Seasonal (Model) Changes
Blizzard has been experimenting a lot in TWW with how a seasonal rollout should be. Expansion launch was a hodge-podge of early access, changing item levels for activities like Heroic dungeons, and a staggered difficulty rollout for raid and dungeons alike that limited access to Mythic Plus. In Season 2, we got a more Dragonflight style push with everything that rewarded increased power all dropped together in the second week of the patch, and now we’re getting a sort of hybrid approach – week 1 of patch will have world content as usual but also Mythic 0 dungeons available, then the raid on all difficulties, M+, the new world boss, and M+ available the following week. This is an interesting approach, especially because Blizzard is upping the season to 3 right away, we’ll be able to push some 681 item level gear from M0 dungeons (and 660-ish gear from Heroic dungeons that can be farmed!), and those activities will rack-up Great Vault credit so week 1 of the proper season can begin with people rocking some decent item level gear that can be upgraded quickly. The only sort of weird outlier is that Tazavesh won’t be open week 0, because its M0 mode is hard-mode only and is intended to drop Hero-track gear equivalent to doing a +10 key (and counted for the vault that way too, thus opening an early week 1 Myth-track item option too).
As a change, I kind of like this overall, even if it comes with some snags like Tazavesh just not being available in the M0 pool due to reward structures.
Minutes to Midnight (I’ve Seen Too Much Ultraxion This Month)
All of this then also punctuates the WoW team’s frantic pace this expansion, as within two weeks of the patch drop, we’ll be getting the proper Gamescom reveal of the next expansion: Midnight. It seems very important to Blizzard that this patch was out before that announcement to keep the energy of the “saga” they’re building going, and while I will have more to say on that soonish, I think it is a good sign. PTR shipped feeling very complete with voiceover and far more polish than is typical and the majority of PTR changes that have rolled out have been centered on gameplay stuff – tuning and tweaking classes, specs, and PvE content to better suit the moment.

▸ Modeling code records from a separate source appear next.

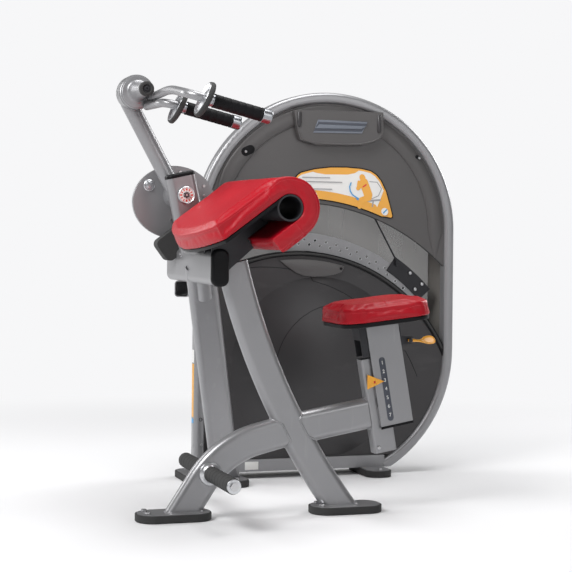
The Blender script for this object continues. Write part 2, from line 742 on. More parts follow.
@dataclass
class ElbowPad:
    """Sloping elbow pad that rolls over a tube at the user's side."""

    fitter: Fitter
    slope: float = 36.5
    roll: Point = (298.0, 973.0)
    outer: float = 100.0
    inner: float = 42.0
    half: float = 278.0
    side_end: float = 225.0
    nose_end: float = 283.0
    returned: float = 105.0

    def at(self, along: float, out: float, y: float) -> Vector:
        """Row point from a run down the slope, a height off it and a width, in millimetres."""
        turn = math.radians(self.slope)
        x = self.roll[0] - along * math.cos(turn) - out * math.sin(turn)
        z = self.roll[1] - along * math.sin(turn) + out * math.cos(turn)
        return at(x, y, z)

    def edge(self, height: float, y: float, back: float) -> list[Vector]:
        """Points of one side's edge, from the short return round the roll to the pad's corner."""
        points = [self.at(along, -height, y) for along in (self.returned - back, 50, 0)]
        for step in range(1, 12):
            turn = math.radians(-90 - 180 * step / 12)
            points.append(self.at(height * math.cos(turn), height * math.sin(turn), y))
        points += [self.at(along, height, y) for along in (0, 60, 120, 180, self.side_end)]
        return points

    def nose(self, height: float) -> list[Vector]:
        """Points of the bowed low end from the near to the far side."""
        bow = self.nose_end - self.side_end
        radius = (self.half ** 2 + bow ** 2) / (2 * bow)
        points = []
        for step in range(1, 20):
            y = -self.half + 2 * self.half * step / 20
            along = self.nose_end - radius + math.sqrt(radius ** 2 - y ** 2)
            points.append(self.at(along, height, y))
        return points

    def build(self) -> None:
        """Make the cushion with its seams, and dress its board, tube and bracket."""
        cushion = Cushion("arm_pad_cushion", "elbow_pad", self.fitter)
        skin = self.inner + 4.0

        def rests(point: Vector) -> bool:
            local = (point - FRONT_FOOT) / MM
            turn = math.radians(self.slope)
            dx, dz = local.x - self.roll[0], local.z - self.roll[1]
            along = -dx * math.cos(turn) - dz * math.sin(turn)
            out = -dx * math.sin(turn) + dz * math.cos(turn)
            return (math.hypot(along, out) < skin) if along < 0 else abs(out) < skin

        cushion.blow_up(rests)
        belt = self.outer - 9
        rim = (self.edge(belt, -self.half, 4) + self.nose(belt) + self.edge(belt, self.half, 4)[::-1])
        cushion.crease(rim, 2.6, 2.8)
        for side in (-1, 1):
            y = side * self.half
            corner = [self.at(self.side_end, height, y) for height in (self.outer - 6, self.inner + 2)]
            cushion.crease(corner, 3.2, 3.0)
            for along, sign in ((36, 1), (14, -1)):
                band = [self.at(along, sign * height, y) for height in (self.outer - 10, self.inner + 3)]
                cushion.crease(band, 1.7, 2.6)
                cushion.sew(f"elbow_pad_band_stitch_{'near' if side < 0 else 'far'}_{along}", band, 5.0, 0.5)
        inset = self.outer - 14
        lower_rim = (self.edge(inset, -self.half, 6) + self.nose(inset) + self.edge(inset, self.half, 6)[::-1])
        cushion.sew("elbow_pad_rim_stitch", lower_rim)
        cushion.finish()
        self.fitter.refine(Look.BLACK, 1.6, "arm_pad_board")
        self.fitter.refine(Look.BLACK_STEEL, 0.8, "arm_pad_bracket")
        self.fitter.keep(Look.BLACK_STEEL, "arm_pad_roll_tube")
        self._roll_lip()

    def _roll_lip(self) -> None:
        """Rolled steel lips at both ends of the roll tube."""
        for side, name in ((-1, "near"), (1, "far")):
            mouth = at(self.roll[0], side * (self.half - 9), self.roll[1])
            lip = Bench.turned(f"elbow_pad_tube_lip_{name}", mouth, Vector((0, side, 0)),
                               [(34.6, 0), (40.6, 0), (41.4, 1.2), (41.0, 2.6), (38.4, 3.4), (35.6, 2.6)],
                               ring=True)
            self.fitter.hang(lip, Look.BLACK_STEEL, "frame", "black_steel")


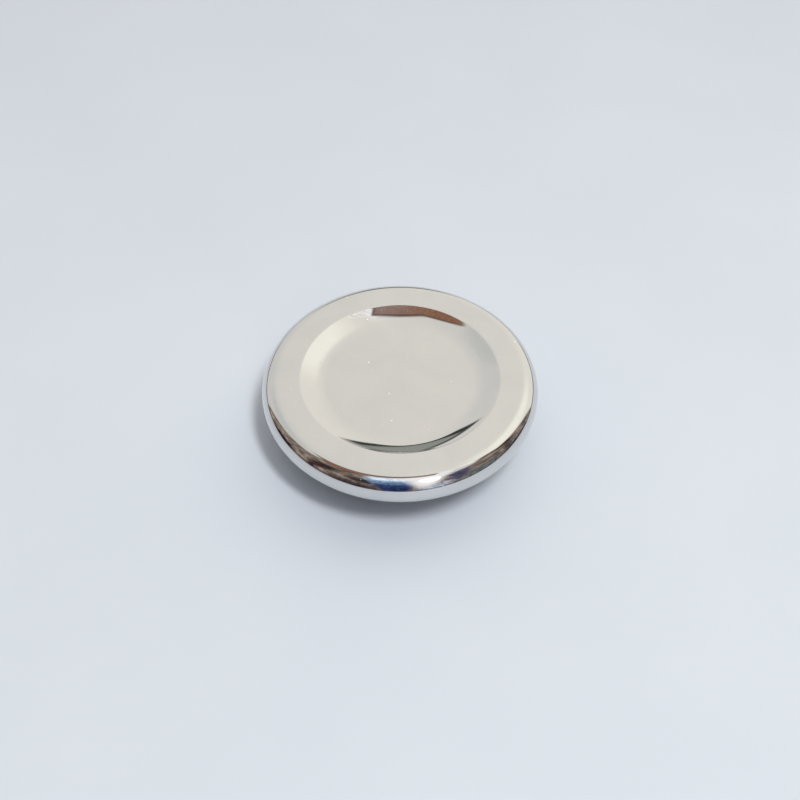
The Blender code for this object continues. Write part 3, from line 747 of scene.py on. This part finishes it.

Overall, this expansion, coupled with Dragonflight and even with the warts that this era of WoW has shown, has gone a long way for me to restore and increase my fandom with the game. It is a much different Blizzard that is responsive to this level, constantly trying to deliver content on a faster timetable with a diversity of activities and appeal to hit nearly all segments of the WoW audience and keep them playing happily. It’s not always an easy target nor is it one Blizzard always hits, but they’ve done very well in the last few years to make a point of listening to player feedback, making changes that obviously push in that direction, and to keep the game rolling with stuff to do. I’m excited for what comes next both with 11.2 and also with Midnight to come (potentially later this year?).
You’ve articulated some of the wierdness I’ve been feeling about Patch 11.2 — that though it’s a really cool idea and ties us forward into the next expansion, it also feels off, somehow, to be going to another world instead of staying “within” — and also, what about Orweyna and the Haronir and the Great Roots and all that?